Following our report last month highlighting the fact that SafeDisc and SecuROM DRM support was completely removed in Windows 10 - meaning older games from the noughties could no longer be played in the new OS - Microsoft has now gone ahead and disabled it in Windows Vista, 7 and 8 too, by means of an update.
The update responsible is MS15-097 and is a "security update for the graphics component in Windows". Microsoft says the update "addresses a defence-in-depth update for the secdrv.sys driver, a third-party driver. The update turns off the service for the secdrv.sys driver." In addition, the document also helpfully points out that "This may affect the ability to run some older games."

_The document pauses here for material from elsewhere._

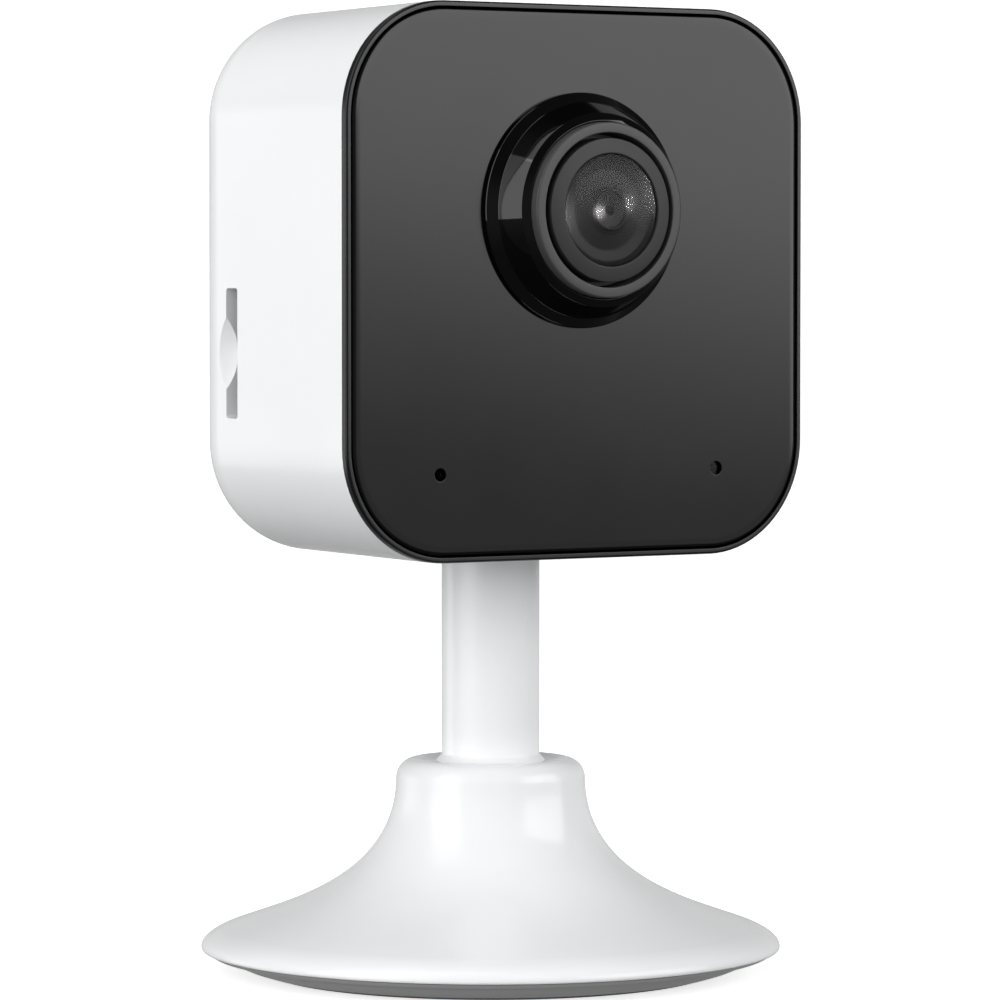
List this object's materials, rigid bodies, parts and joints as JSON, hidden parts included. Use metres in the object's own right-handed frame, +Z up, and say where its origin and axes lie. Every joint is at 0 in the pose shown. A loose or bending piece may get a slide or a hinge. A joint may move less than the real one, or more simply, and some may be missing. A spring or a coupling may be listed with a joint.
{
  "type": "security camera",
  "caption": "Compact indoor security camera: white square head with a glossy black front and raised lens, tilting on a short stem that swivels on a flared round base.",
  "frame": {"origin": "centre of the foot on the surface it stands on, on the stem's axis", "axes": "+Z up along the stem, the lens looks along -Y, +X to the right seen from the front"},
  "size_m": [0.064, 0.064, 0.1059],
  "materials": {
    "white_gloss": "white gloss",
    "grey_plastic": "matte grey",
    "foot_rubber": "matte dark grey",
    "weight_steel": "plain steel",
    "magnet_nickel": "nickel plated",
    "fastener_steel": "zinc plated",
    "black_frame": "satin black",
    "black_panel": "high gloss black",
    "panel_adhesive": "foam tape",
    "black_inner": "matte black",
    "bezel_grey": "satin grey",
    "lens_glass": "coated glass",
    "filter_glass": "coated filter glass",
    "coil_copper": "enamelled copper",
    "sensor_face": "sensor under cover glass",
    "board_green": "solder mask",
    "lamp_epoxy": "clear epoxy over chip",
    "plated_shell": "tin plated",
    "soft_rubber": "black rubber",
    "clear_pipe": "clear acrylic",
    "chip_black": "moulded epoxy",
    "pad_grey": "silicone pad",
    "spreader_aluminium": "mill finish",
    "ribbon_white": "film",
    "lead_black": "jacketed lead",
    "label_grey": "blank label"
  },
  "bodies": {
    "base": {"base_shell": "white_gloss", "base_cover": "grey_plastic", "base_foot": "foot_rubber", "base_weight": "weight_steel", "base_magnet": "magnet_nickel", "cover_screws": "fastener_steel", "swivel_washer": "fastener_steel"},
    "stem": {"stem": "white_gloss", "swivel_plate": "fastener_steel", "swivel_screw": "fastener_steel"},
    "head": {"rear_housing": "white_gloss", "pivot_screw": "fastener_steel", "pivot_nut": "fastener_steel", "friction_washers": "fastener_steel", "well_screws": "fastener_steel", "sensor_screws": "fastener_steel", "board_screws": "fastener_steel", "front_frame": "black_frame", "front_panel": "black_panel", "lens_trim_ring": "black_panel", "panel_tape": "panel_adhesive", "pivot_well": "black_inner", "lens_baffle": "black_inner", "lens_holder": "black_inner", "ir_cut_housing": "black_inner", "reset_switch": "black_inner", "speaker": "black_inner", "lens_bezel": "bezel_grey", "lens_barrel": "bezel_grey", "front_glass": "lens_glass", "inner_lenses": "lens_glass", "ir_cut_coil": "coil_copper", "image_sensor": "sensor_face", "sensor_board": "board_green", "front_board": "board_green", "main_board": "board_green", "io_board": "board_green", "antenna": "board_green", "ir_lamps": "lamp_epoxy", "status_lamp": "lamp_epoxy", "microphone": "plated_shell", "shield_can": "plated_shell", "card_socket": "plated_shell", "power_socket": "plated_shell", "mic_boot": "soft_rubber", "speaker_gasket": "soft_rubber", "light_pipe": "clear_pipe", "processor": "chip_black", "memory_chip": "chip_black", "thermal_pad": "pad_grey", "heat_spreader": "spreader_aluminium", "ribbon_cables": "ribbon_white", "antenna_lead": "lead_black", "rating_label": "label_grey"},
    "ir_blade": {"ir_cut_blade": "black_inner", "ir_filter": "filter_glass"},
    "ejector": {"card_ejector": "black_inner"},
    "plunger": {"switch_plunger": "black_inner"},
    "button": {"reset_button": "white_gloss"}
  },
  "joints": [
    {"name": "base_swivel", "type": "hinge", "parent": "base", "child": "stem", "pos_m": [0, 0, 0.0232], "axis": [0, 0, 1], "continuous": true},
    {"name": "head_tilt", "type": "hinge", "parent": "stem", "child": "head", "pos_m": [0, 0, 0.05535], "axis": [1, 0, 0], "range_deg": [-90, 25]},
    {"name": "filter_slide", "type": "slide", "parent": "head", "child": "ir_blade", "axis": [1, 0, 0], "range_m": [0, 0.0065]},
    {"name": "card_push", "type": "slide", "parent": "head", "child": "ejector", "axis": [1, 0, 0], "range_m": [0, 0.0012], "stiffness_N_per_m": 300, "springref_m": -0.0006},
    {"name": "switch_press", "type": "slide", "parent": "head", "child": "plunger", "axis": [0, -1, 0], "range_m": [0, 0.0004], "stiffness_N_per_m": 1500, "springref_m": -0.0002},
    {"name": "reset_press", "type": "slide", "parent": "head", "child": "button", "axis": [0, -1, 0], "range_m": [0, 0.0004]}
  ],
  "couplings": [
    {"joint": "reset_press", "follows": "switch_press", "ratio": 1}
  ]
}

However, even if you have installed this update, unlike in Windows 10, there is a workaround to get it working again. Since Microsoft does not actually remove the secdrv.sys file, the service can be enabled (and disabled) manually in a command prompt, to start the service:
sc start secdrv
And after you have finished playing your DRM protected game, you can stop the service with the following command:
sc stop secdrv
Although Microsoft does publish this workaround along with the details for the MS15-097 security update, the company warns users that it "may make a computer or a network more vulnerable to attack by malicious users or by malicious software such as viruses."
This is just another example of the negative effects DRM has on the consumer, and aside from having to buy the game a second time digitally (if you can find it) it certainly shows how technology, even in software, can artificially shorten the shelf life of said product.
Or, as we said before, there's always the NoCD patch route that (might) be available.